CERTIORARI, 275 U. S. 512, to a judgment of the Supreme Court of California, affirming an award of the State Industrial Accident Commission.

Mr. Blair S. Shuman, with whom Mr. Allen L. Chickering was on the brief, for petitioner.

Mr. G. C. Faulkner for respondent Accident Commission.

MR. JUSTICE MCREYNOLDS delivered the opinion of the Court.

While standing on the land in Alaska, respondent Peterson endeavored to push into navigable water a stranded boat, 26 feet long, theretofore used by him and another for taking fish, and, while so engaged sustained bodily injuries. The fishing season had ended, the nets had been removed, and the boat, partly in the water, was resting on the sand. The immediate purpose was to float it to the dock nearby in order that it might be lifted thereon and stored for the winter, according to the ordinary practice.

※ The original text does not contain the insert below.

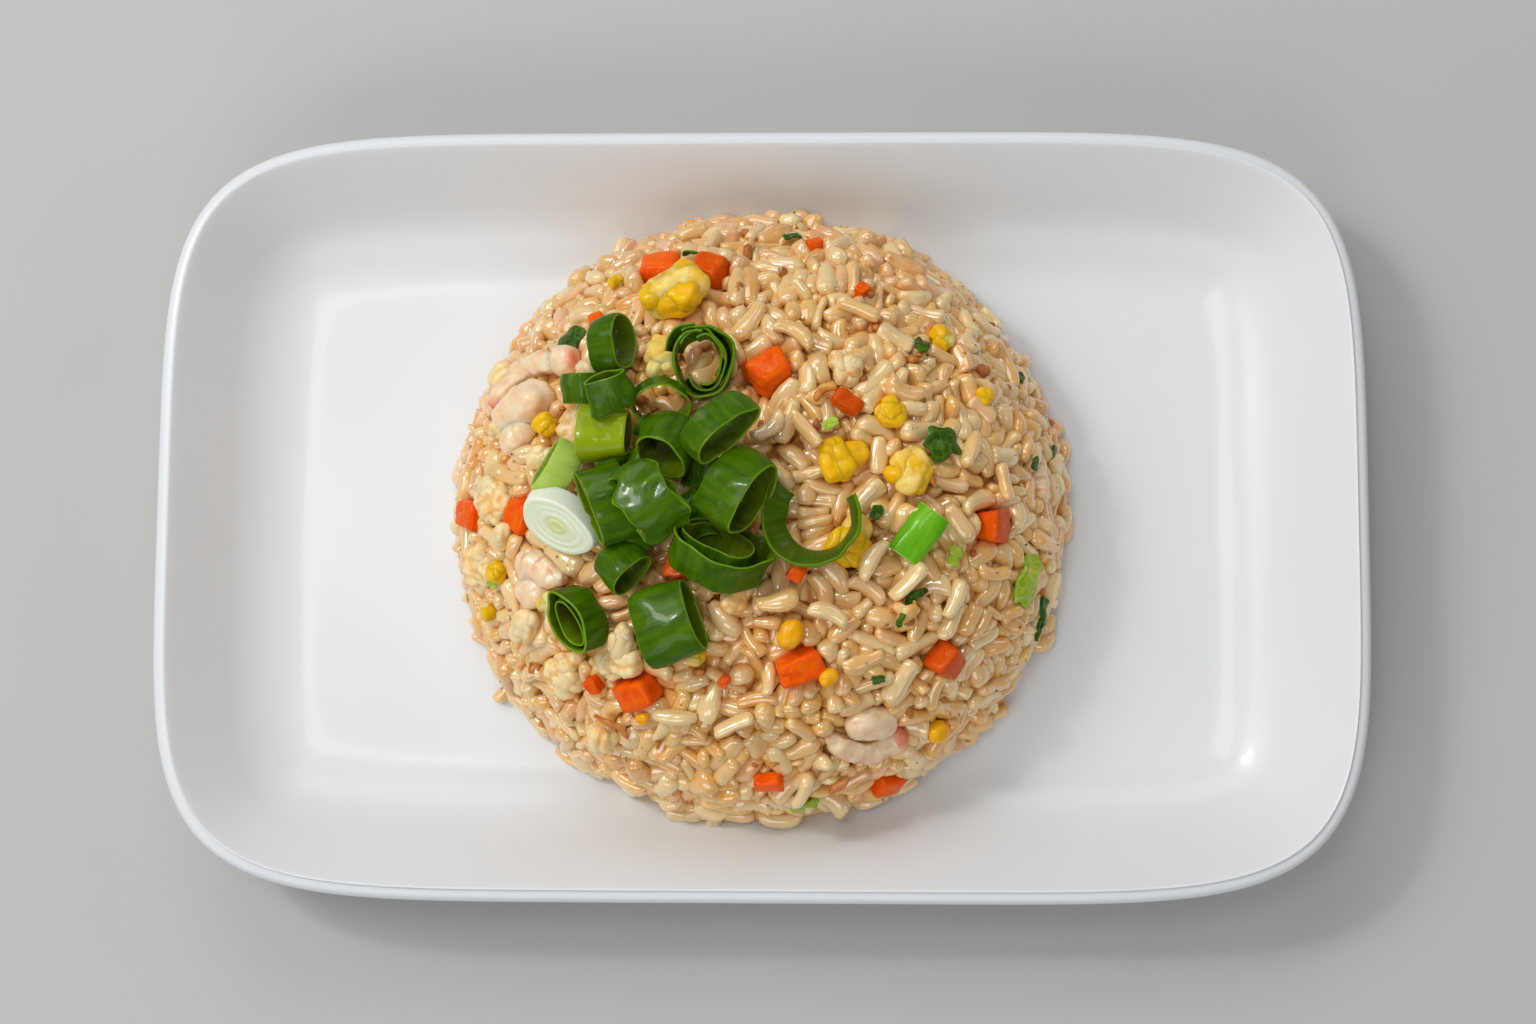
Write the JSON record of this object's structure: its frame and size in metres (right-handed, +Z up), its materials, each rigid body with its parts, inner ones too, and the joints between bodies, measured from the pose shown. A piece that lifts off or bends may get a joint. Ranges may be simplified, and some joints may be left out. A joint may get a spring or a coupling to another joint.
{
  "type": "fried rice plate",
  "caption": "Oblong white plate with a raised wall, holding a domed heap of fried rice with scallion rings, carrot dice, egg, shrimp and leaf pieces.",
  "frame": {"origin": "middle of the plate's foot, on the table", "axes": "+Z up, +X along the plate's length, +Y across the plate towards its far long side"},
  "size_m": [0.26, 0.1666, 0.0691],
  "materials": {
    "porcelain": "smooth white glaze",
    "rice": "moist cooked grain",
    "green": "wet leaf",
    "light_green": "wet leaf",
    "olive_green": "wet leaf",
    "white_stalk": "wet cut stalk",
    "carrot": "glossy cooked carrot",
    "egg": "soft scrambled egg",
    "shrimp": "moist cooked shrimp",
    "browned": "crumbly and browned",
    "leaf": "wet dark leaf",
    "cabbage": "wet pale leaf"
  },
  "bodies": {
    "root": {"browned_piece_01": "browned", "browned_piece_02": "browned", "browned_piece_03": "browned", "browned_piece_04": "browned", "browned_piece_05": "browned", "browned_piece_06": "browned", "carrot_01": "carrot", "carrot_02": "carrot", "carrot_03": "carrot", "carrot_04": "carrot", "carrot_05": "carrot", "carrot_06": "carrot", "carrot_07": "carrot", "carrot_08": "carrot", "carrot_09": "carrot", "carrot_10": "carrot", "dark_leaf_01": "leaf", "dark_leaf_02": "leaf", "egg_01": "egg", "egg_02": "egg", "egg_03": "egg", "egg_04": "egg", "egg_05": "egg", "egg_06": "egg", "egg_07": "egg", "pale_leaf": "cabbage", "plate": "porcelain", "rice": "rice", "scallion_01": "green", "scallion_02": "green", "scallion_03": "green", "scallion_04": "olive_green", "scallion_05": "light_green", "scallion_06": "light_green", "scallion_07": "green", "scallion_08": "green", "scallion_09": "green", "scallion_10": "green", "scallion_11": "green", "scallion_12": "green", "scallion_13": "green", "scallion_14": "green", "scallion_15": "green", "scallion_16": "green", "scallion_17": "green", "shrimp_01": "shrimp", "shrimp_02": "shrimp", "shrimp_03": "shrimp", "shrimp_04": "shrimp", "stalk_slice_01": "white_stalk", "stalk_slice_02": "light_green"}
  },
  "joints": []
}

Petitioner is a California corporation engaged in the business of taking fish in Alaska and canning them at its factory located in that Territory. Peterson resided in California. Within that State he entered into a contract with the Association whereby he agreed to go to Alaska as a seaman on its bark "Star of Iceland" and, after arriving at the cannery, to go ashore and act there as directed

anything I was told to do." Among other things, he made nets, fixed up the small boats always kept there, took them out, and served as a fisherman on one of them.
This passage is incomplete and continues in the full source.